How far off are your detections from the static ground truth?

As seen in Vid.5, our detections are not incredibly accurate. Being able to see the physical location of the apriltags on the camera as well as the perceived location on RViz lets us know we have a bit of work to do on detections

What are two factors that could cause this error?

The code to convert the 2d bounding box + depth to the 3d coordinate from the camera doesn’t account for distortion of the lens.
Inaccuracies converting from the camera frame such as not accounting for camera being pointed just slightly down.

In the future we will add a video here of the Duckiebot moving around the world using lane following. Our sensor fusion node attempts to teleport the robot if an apriltag is found and to use odometry if no apriltag is detected. Our goal is to finish as close to the start as possible.

Is this a perfect system?

While this isn’t a perfect system, it is not bad. By using apriltag teleportation with a combination of dead reckoning and computer vision, we can get a fairly good lane following system. There are some definite improvements and tweaks we hope to make in the future.

What are the causes for some of the errors?

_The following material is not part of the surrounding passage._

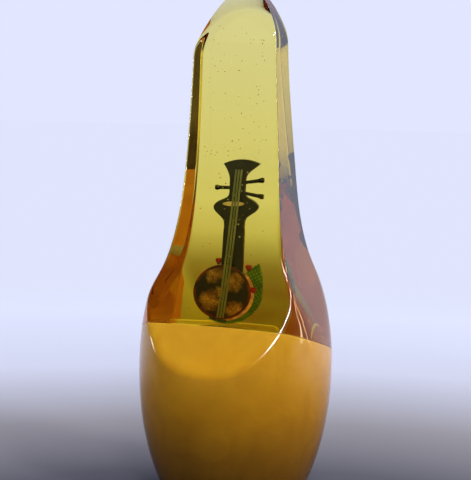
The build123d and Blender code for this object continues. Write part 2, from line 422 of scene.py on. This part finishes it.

Some causes for the error include:

Memory usage on the Duckiebot: In some scenarios, the Duckiebot seems to get a little bit overloaded and not have enough processing power to compute all the commands given to it at one time. When running manual control + RViz, we noticed some significant delay.
Human tuning: Since we are tuning some constants by hand/inspection, the values are not optimal. Possibly by using machine learning we could fix this problem.
Unaccounted distortion on camera: This can cause inaccuracies with our apriltag detections and our lane following.

What other approaches could you use to improve localization?

To improve localization we could:

Use multiple sensors or improved sensors. By using signals like GPS we can have a more accurate reading of where we are
Use machine learning. By training our bot we can have it better estimate it’s position
Combination approach. By using a combination of improved sensors, machine learning, better data etc we can improve our localization by a large magnitude.